Unfortunately for Charney, and others hoping young women will prostrate themselves at the bearded-ones’ feet and be dragged towards the next sexual revolution, the general

public must see beyond these myths. If not for their own well-being, for the fact that all over the world women continue to be violently and sadistically oppressed by men, especially the ones with power.

A recent CBC report revealed that in the Eastern Congo’s civil war from 1998-2002, over 40,000 women and girls (aged 3-80) were tactically raped, beaten and brutally mutilated by the military and rebels. They continue to come forward today with reports of such abuses.
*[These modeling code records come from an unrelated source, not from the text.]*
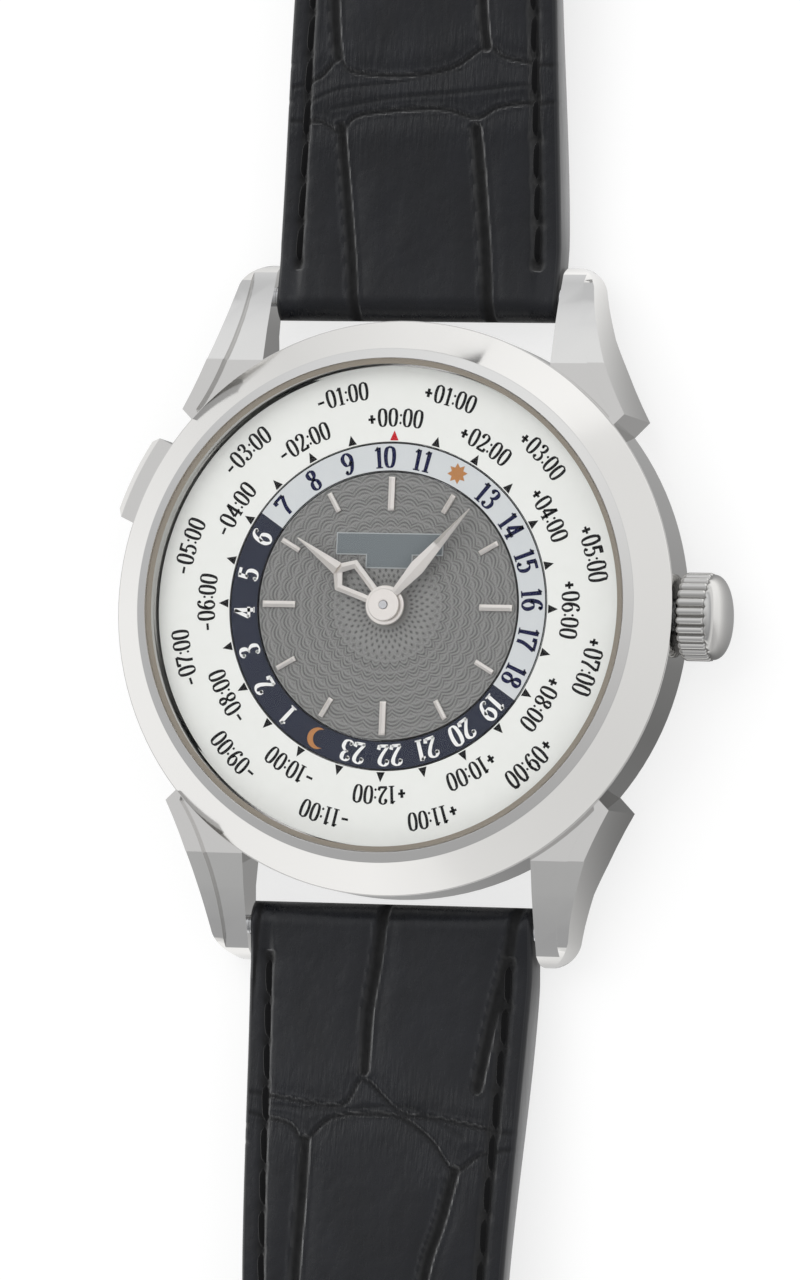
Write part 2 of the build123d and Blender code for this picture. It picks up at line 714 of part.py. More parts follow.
# Bridges on the back of the movement, with feet down to the main plate near the rim
with BuildPart() as barrel_bridge:
    with BuildSketch(Plane.XY.offset(bridge_bottom_level)):
        bridge_outline(1)
    extrude(amount=bridge_top_level - bridge_bottom_level)
    for start, span in barrel_foot_angles:
        bridge_foot(start, span)
    bearing_holes([barrel_place], barrel_arbor_radius)
    bearing_holes([crown_wheel_place], crown_wheel_hub_radius)
finish(barrel_bridge, "barrel_bridge")

with BuildPart() as train_bridge:
    with BuildSketch(Plane.XY.offset(bridge_bottom_level)):
        bridge_outline(-1)
        with Locations(Location(cock_middle, cock_foot_direction)):
            SlotCenterToCenter(cock_foot_distance, 2 * (cock_radius + bridge_gap), mode=Mode.SUBTRACT)
    extrude(amount=bridge_top_level - bridge_bottom_level)
    for start, span in train_foot_angles:
        bridge_foot(start, span)
    bearing_holes((centre_place, third_place, fourth_place, escape_place), arbor_radius)
finish(train_bridge, "train_bridge")

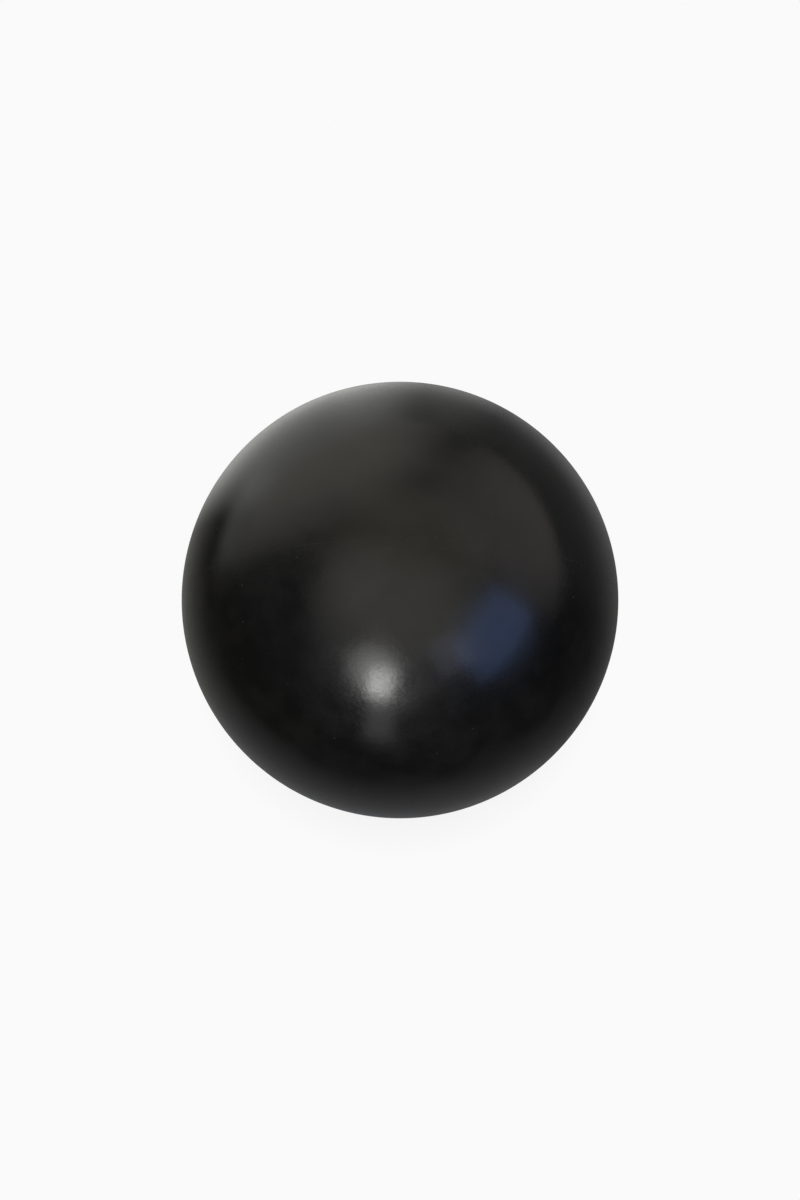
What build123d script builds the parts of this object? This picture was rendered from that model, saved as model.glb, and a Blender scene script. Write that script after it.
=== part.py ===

When hundreds of “illegal” demonstrators at an International Women’s Day march in Turkey denounced the unequal treatment of women, they were beaten and tear gassed by police. One recurring, widely publicized piece of footage showed a woman on her knees getting kicked in the face by a police officer.

And of course, there are continuous cases of violence against women close to home. Several years ago, RCMP member Jocelyn Hotte was charged for chasing and gunning down his ex-girlfriend Lucie Gélinas on a highway outside Montreal, also seriously wounding passengers — including the now paralyzed Pierre Mainville. This was a tragedy that could have easily been avoided had the Sûreté de Québec taken Gélinas’s pleas for help and her 911 call a week before the murder seriously.

And these are not the only cases where abuse of power and violence against women take place. When faced with the horrible abuse of power on one hand, and oversexed advertisements on the other, there is little reason to doubt the importance of sticking up for women.

These injustices remain — in Canada, in Turkey, in the Congo — and all over the world. While Canadian women are afforded on a daily basis many privileges those in other regions of the globe are denied basic access to, there are still many barriers we face. Invisible (or subconscious) discrimination exists in all spheres, especially the professional one.

While women make up a little more than half the world’s population, the glass ceiling is still in place. Women still make less money than men do for equal work and are denied opportunities to which men have ready access.

This may not be the case for all, but it is most certainly the case for some, and it is not fair that these inequalities exist.